From idea to product spans a decade

Developing new products is a bit like looking into the future. 

15 March 2023

Developing new products is a bit like looking into the future. The innovations that the Front End Teams (Unilin Flooring and Unilin Panels) come up with today take a decade to hit the shop shelves. It’s a process of trial and error.

“Eight years ago we planted the first seed that eventually blossomed into a high-tech printing technology. The laminate tiles of the Muse collection and our Master Oak are our showpieces now and they are the product of this technology”, says Benjamin Clement, innovation manager of Unilin Flooring’s Front End Team. “And what we think up today will be marketed in five or six years.”


Never stop trying, always learning

In other words, Benjamin and his team predict the future. At least, they try to, because it is no easy feat. “Nine out of ten projects fail”, he admits. “Failure is part of the course but that makes it all the more rewarding when a project does succeed. That one spark is what drives us.”

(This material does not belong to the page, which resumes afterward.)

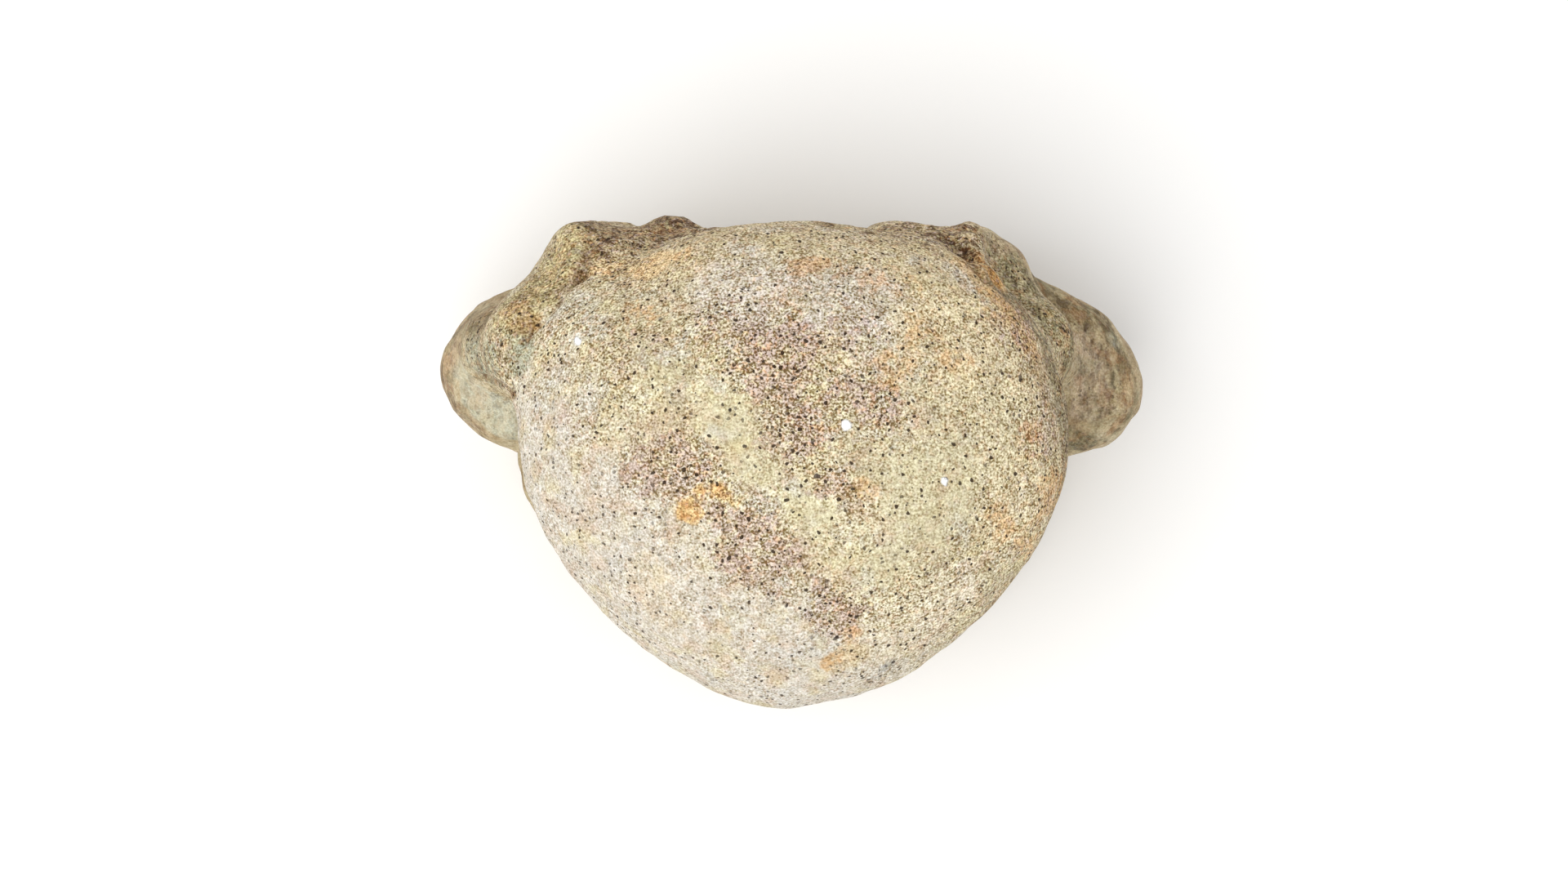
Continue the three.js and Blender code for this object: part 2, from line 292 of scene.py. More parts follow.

The different phases of innovation
But how do they do it exactly, look that far ahead? Benjamin distinguishes several phases in this process:
1. Exploration phase

“First we explore our ideas and verify how they match customer needs. Extensive market research gives us good insights into what customers want. We also take into account market trends, we scout production technologies and conduct a sustainability analysis. With every new concept the pieces of the puzzle must fit seamlessly.”

2. Proof of concept

“In our laboratories we test the reliability of the technology, and we examine whether the concept can be scaled up.”

3. Acceleration phase

“When the prototype is fully on point we look into how the product can evolve into a production-grade product by manufacturing small batches.”


Intense collaboration

A crucial factor in the entire development process is the collaboration between the various Unilin divisions. “I have frequent contact with colleagues. They know what we are doing, we know each other’s projects and we confer on a regular basis”, says Benjamin.

And Unilin’s in-house patent team also makes a valuable contribution. “Thanks to them we know what is available in the world. But to us they are so much more than merely a source of knowledge: they also help us protect our ideas through patents and, in a later stage, they help us license them.”